Published: 05 Jan 2014 - 11:25 am | Last Updated: 28 Jan 2022 - 06:27 pm

CANBERRA: An Australian icebreaker carrying 52 passengers who were retrieved from an icebound ship in the Antarctic resumed its journey home yesterday, leaving behind another two icebreakers trapped in pack ice.
The Aurora Australis will continue its interrupted resupply mission to Australia’s Antarctic base Casey Station before returning to the Australian island state of Tasmania in mid-January with the rescued scientists, journalists and tourists.

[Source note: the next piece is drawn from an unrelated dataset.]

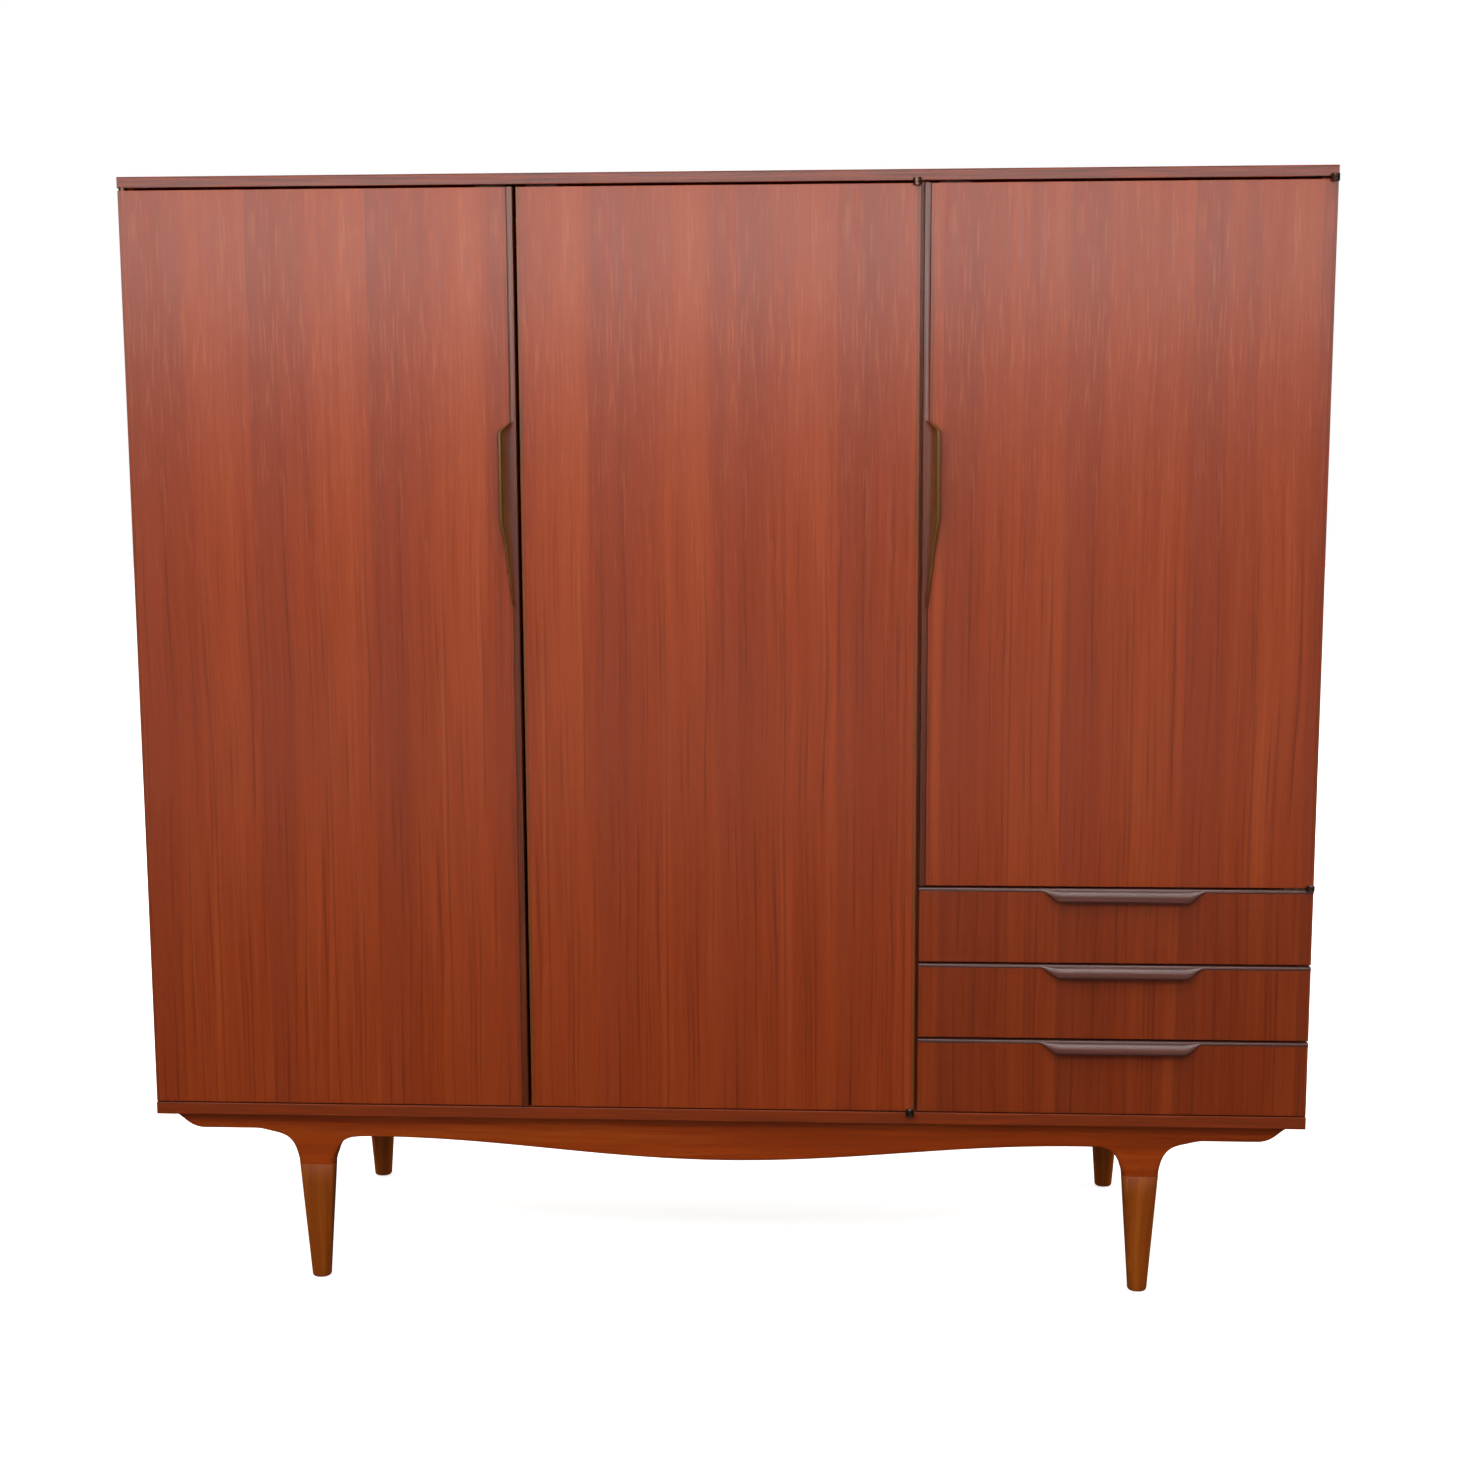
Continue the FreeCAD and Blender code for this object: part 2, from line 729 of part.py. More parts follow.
def base_nodes():
    pegs = dowels()
    finished, holes = base_screw_set()
    nodes = {
        "front_apron": [cut_all(shaped_rail(front_rail_setback, belly_depth), pegs)],
        "back_rail": [cut_all(shaped_rail(rail_inner_back, 0), pegs)],
        "end_rails": [cut_all(end_rail(side), holes) for side in (-1, 1)],
        "cross_rails": [cut_all(cross_rail(side), holes) for side in (-1, 1)],
        "leg_dowels": pegs,
        "base_screws": finished,
    }
    for name, (x, y) in leg_spots().items():
        nodes[name + "_leg"] = [cut_all(leg(x, y), pegs)]
    return nodes


# ---- pulls


def pull_section(origin, along, across, way, share, strip, full_height, full_projection):
    """Outline of the pull at one station: a scoop that opens at the free edge, then the lip."""
    h = strip + share * (full_height - strip)
    p = strip_proud + share * (full_projection - strip_proud)
    places = ((0, 0), (0, strip_proud / 2), (0.6 * h, 0.3 * p), (0.76 * h, p), (0.97 * h, 0.8 * p), (h, 0))
    points = [origin + along * way + across * a + forward * v for a, v in places]
    foot, edge, hollow, lip, under, end = points
    edges = [line_edge(foot, edge), Part.Arc(edge, hollow, lip).toShape()]
    edges += [line_edge(lip, under), line_edge(under, end), line_edge(end, foot)]
    return Part.Wire(edges)


def pull(origin, along, across, stations, strip, full_height, full_projection):
    """The grip: ruled surfaces through the sections at the stations."""
    sections = [
        pull_section(origin, along, across, way, share, strip, full_height, full_projection)
        for way, share in stations
    ]
    return Part.makeLoft(sections, True, True)


# ---- doors


def door_panel(x0, x1, z0):
    return rounded(board(x0, x1, 0, door_thickness, z0, door_high), door_edge_radius, ("y", 0))


def door_strip(free_edge, side, z0):
    """Edge strip with its pull; side points from the free edge into the door."""
    x0, x1 = span(free_edge, free_edge + side * door_strip_width)
    strip = board(x0, x1, -strip_proud, door_thickness, z0, door_high)
    strip = rounded(strip, strip_edge_radius, ("y", -strip_proud))
    start = Vector(free_edge, 0, door_high - door_pull_drop)
    sizes = (door_strip_width, door_pull_height, door_pull_projection)
    return strip.fuse(pull(start, down, Vector(side, 0, 0), door_pull_stations, *sizes))


def door_nodes(name, x0, x1, z0, free_edge, side, has_strip):
    """The pieces that swing with one door."""
    leaves, leaf_screws, room = door_hinge_set(name)
    catch_x = dict(catches)[name]
    plate_screws, plate_holes = screws([strike_screw_place(catch_x)], strike_screw)
    nodes = {
        name + "_door_panel": [cut_all(door_panel(x0, x1, z0), room + plate_holes)],
        name + "_door_hinge_leaves": leaves,
        name + "_door_strike_plate": [cut_all(strike_plate(catch_x), plate_holes)],
        name + "_door_screws": leaf_screws + plate_screws,
    }
    if has_strip:
        nodes[name + "_door_handle_strip"] = [door_strip(free_edge, side, z0)]
    return nodes


def all_door_nodes():
    left_edge = left_gap - door_gap / 2
    right_edge = right_gap + door_gap / 2
    nodes = door_nodes("left", door_left, left_edge - door_strip_width, door_low, left_edge, -1, True)
    centre_x = (left_gap + door_gap / 2, right_gap - door_gap / 2)
    nodes.update(door_nodes("centre", *centre_x, door_low, None, None, False))
    right_x = (right_edge + door_strip_width, door_right)
    nodes.update(door_nodes("right", *right_x, right_door_low, right_edge, 1, True))
    return nodes


# ---- drawers

drawer_left = right_gap + door_gap / 2
drawer_box_left = divider_right + drawer_side_gap
drawer_box_right = inner_right - drawer_side_gap
drawer_box_back = drawer_front_thickness + drawer_side_length


def drawer_bottom(base):
    z0 = base + drawer_side_rise + drawer_bottom_rise
    reach = drawer_side_thickness - drawer_bottom_groove
    y0 = drawer_front_thickness - drawer_bottom_groove
    x0 = drawer_box_left + reach
    x1 = drawer_box_right - reach
    return board(x0, x1, y0, drawer_box_back, z0, z0 + drawer_bottom_thickness)


def runner_groove(base, side):
    """Room for the runner in the outer face of a drawer side."""
    z = base + drawer_side_rise + runner_rise
    wall = drawer_box_left if side > 0 else drawer_box_right
    depth_in = runner_proud - drawer_side_gap + runner_side_gap
    x0, x1 = span(wall, wall + side * depth_in)
    z0 = z - runner_height / 2 - runner_bottom_gap
    z1 = z + runner_height / 2 + runner_top_gap
    return board(x0, x1, drawer_front_thickness, drawer_box_back, z0, z1)


def drawer_side(base, side, bottom):
    wall = drawer_box_left if side > 0 else drawer_box_right
    x0, x1 = span(wall, wall + side * drawer_side_thickness)
    z0 = base + drawer_side_rise
    shape = board(x0, x1, drawer_front_thickness, drawer_box_back, z0, z0 + drawer_side_height)
    return shape.cut(runner_groove(base, side)).cut(bottom)


def drawer_back(base):
    x0 = drawer_box_left + drawer_side_thickness
    x1 = drawer_box_right - drawer_side_thickness
    z0 = base + drawer_side_rise + drawer_bottom_rise + drawer_bottom_thickness
    z1 = base + drawer_side_rise + drawer_side_height
    return board(x0, x1, drawer_box_back - drawer_back_thickness, drawer_box_back, z0, z1)


def drawer_front(base, bottom):
    z1 = base + drawer_front_height - drawer_strip_height
    front = board(drawer_left, door_right, 0, drawer_front_thickness, base, z1)
    return rounded(front, door_edge_radius, ("y", 0)).cut(bottom)


def drawer_strip(base):
    z1 = base + drawer_front_height
    z0 = z1 - drawer_strip_height
    strip = board(drawer_left, door_right, -strip_proud, drawer_front_thickness, z0, z1)
    strip = rounded(strip, strip_edge_radius, ("y", -strip_proud))
    start = Vector((drawer_left + door_right) / 2 + drawer_pull_shift, 0, z1)
    sizes = (drawer_strip_height, drawer_pull_height, drawer_pull_projection)
    return strip.fuse(pull(start, Vector(1, 0, 0), down, drawer_pull_stations, *sizes))


def drawer_nodes(index, name):
    base = drawer_base(index)
    bottom = drawer_bottom(base)
    return {
        name + "_drawer_front": [drawer_front(base, bottom)],
        name + "_drawer_handle_strip": [drawer_strip(base)],
        name + "_drawer_sides": [drawer_side(base, side, bottom) for side in (1, -1)],
        name + "_drawer_back": [drawer_back(base)],
        name + "_drawer_bottom": [bottom],
    }


# ---- the whole wardrobe


def all_nodes():
    nodes = carcass_nodes()
    nodes.update(base_nodes())
    nodes.update(all_door_nodes())
    for index, name in enumerate(drawer_names):
        nodes.update(drawer_nodes(index, name))
    return nodes


def save(name, solids):
    shape = solids[0] if len(solids) == 1 else Part.makeCompound(solids)
    placed = shape.copy()
    placed.translate(origin_shift)
    placed.exportStep(f"parts/{name}.step")


os.makedirs("parts", exist_ok=True)
for node_name, node_solids in all_nodes().items():
    save(node_name, node_solids)
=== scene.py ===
import math

import bmesh
import bpy
from mathutils import Matrix, Vector
from mathutils.geometry import interpolate_bezier


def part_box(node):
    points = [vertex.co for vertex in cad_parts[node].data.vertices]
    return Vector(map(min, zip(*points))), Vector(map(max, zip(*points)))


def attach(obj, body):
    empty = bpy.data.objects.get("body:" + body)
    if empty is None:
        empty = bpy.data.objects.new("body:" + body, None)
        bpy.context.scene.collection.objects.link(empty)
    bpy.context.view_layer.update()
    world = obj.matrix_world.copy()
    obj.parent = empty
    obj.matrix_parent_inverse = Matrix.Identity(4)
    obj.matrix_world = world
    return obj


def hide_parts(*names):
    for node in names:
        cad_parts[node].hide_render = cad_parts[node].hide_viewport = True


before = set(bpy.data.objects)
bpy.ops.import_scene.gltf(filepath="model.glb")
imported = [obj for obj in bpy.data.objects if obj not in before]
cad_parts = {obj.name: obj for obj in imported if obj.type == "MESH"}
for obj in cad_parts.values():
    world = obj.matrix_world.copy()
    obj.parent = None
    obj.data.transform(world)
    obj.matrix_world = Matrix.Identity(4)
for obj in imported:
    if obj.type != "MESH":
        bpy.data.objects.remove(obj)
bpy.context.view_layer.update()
print("frame loaded:", len(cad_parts), "nodes")

doorFace = -0.270  # Y of the doors' and drawers' faces
levels = ("lower", "middle", "upper")
nearEnough = 0.01  # millimetres within which two heights count as one


def mm(value):
    return value / 1000


def fromHex(text):
    # an sRGB hex colour turned linear
    parts = [int(text[i:i + 2], 16) / 255 for i in (1, 3, 5)]
    return tuple(p / 12.92 if p <= 0.04045 else ((p + 0.055) / 1.055) ** 2.4 for p in parts) + (1.0,)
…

It had been slowly cracking through thick ice toward open water after a Chinese ship’s helicopter on Thursday plucked the passengers from their stranded Russian research ship and carried them to an ice floe near the Australian ship. But on Friday afternoon, the crew of the Chinese icebreaker that had provided the helicopter said they were worried about their own ship’s ability to move through the ice.
The Australian Maritime Safety Authority’s Rescue Coordination Centre, which oversaw the rescue, told the Aurora to stay in the area in case help was needed. Under international conventions observed by most countries, ships’ crew are obliged to take part in such rescues and the owners carry the costs.
Yesterday, AMSA said the Aurora was allowed to continue and that the Chinese ship Snow Dragon, or Xue Long in Chinese, was safe and not in need of assistance.
Andrew Peacock, an Australian doctor and photographer who was rescued from the Russian ship, said his fellow passengers had been frustrated by the news Friday that their journey home had been delayed by another potential rescue operation.
“My feeling, and those of others I believe, today is one of relief at finally having a concrete plan for how and when we can return to loved ones, family and friends,” Peacock said in an email from the Aurora.
The Chinese ship remained stuck several kilometers from the Russian icebreaker Akademik Shokalskiy, from which the passengers were rescued. The Russian ship has been immobile since Christmas Eve.
A reporter for China’s official Xinhua News Agency who is aboard the Snow Dragon, Zhang Jiansong, said an iceberg appeared overnight and blocked the ship’s return route. He said the ship would again try to find a way out, possibly as early as Monday.
Zhang said late yesterday that the 101 crew members on board the vessel were safe and had plenty of supplies.